Today, 7 February, is Belgium’s Grey Day, when notionally all of the country’s production of green energy has been used up, forcing us to switch to grey sources.
To explain: Belgium produces 9.9% of all energy from green sources. If we were to start using green energy on 1 January, then it would have been used up yesterday, after 9.9% of the year had elapsed. And today, Grey Day, we have to return to old grey sources of energy.
The construct is an artificial one, but like work for yourself day (for taxation) or equal pay day (for the gender pay gap) it’s a useful one for comparison purposes.
And the Grey Day calculation shows how far down the list of European countries Belgium is.
According to figures from Eurostat, Belgium is in fourth-last place of EU27 nations, with only the Netherlands (8.8%), Malta (8.5%) and Luxembourg (7%) doing worse.

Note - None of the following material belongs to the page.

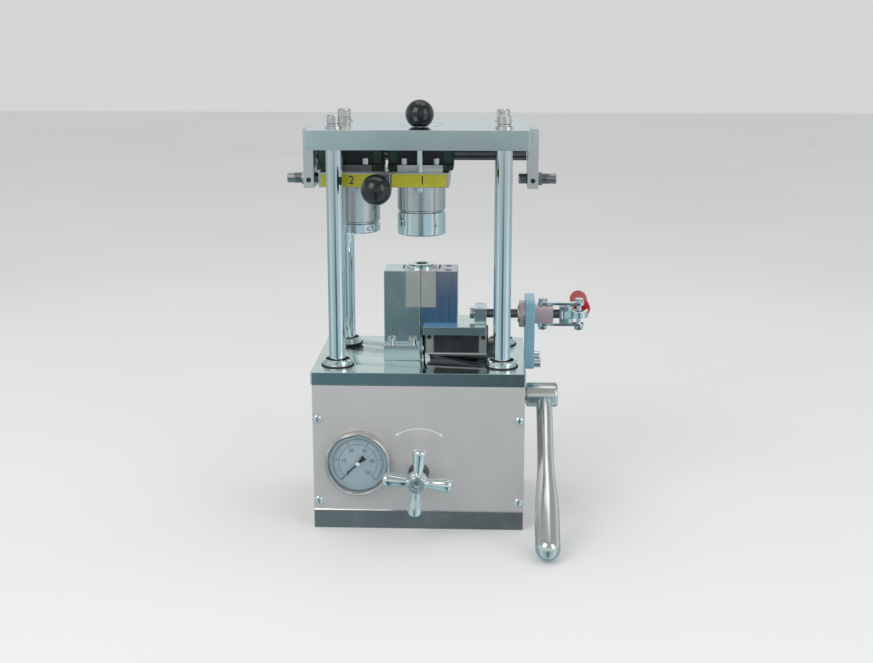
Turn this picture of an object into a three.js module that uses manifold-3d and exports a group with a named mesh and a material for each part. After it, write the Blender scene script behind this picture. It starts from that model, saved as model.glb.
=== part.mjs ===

By contrast, Sweden leads the table with 56.4% green energy, which means their Grey Day will not be until 23 July. They are followed by Finland (6 June), Latvia (30 May), Denmark (16 May) and Austria (3 May).
The EU has a target of 20% of total energy consumption being green by 2020, and the countries leading the table have all achieved their national target already. Belgium is one of those countries that has not, and seems unlikely to do so. (The shares mentioned above relate to consumption in 2019, the latest year for which figures are available.)
Other countries failing to hit the target look like being Slovenia, France, Poland, Ireland, the Netherlands and Luxembourg. Spain was a near-miss in 2019, as was Malta, and they may catch up by the end of the year.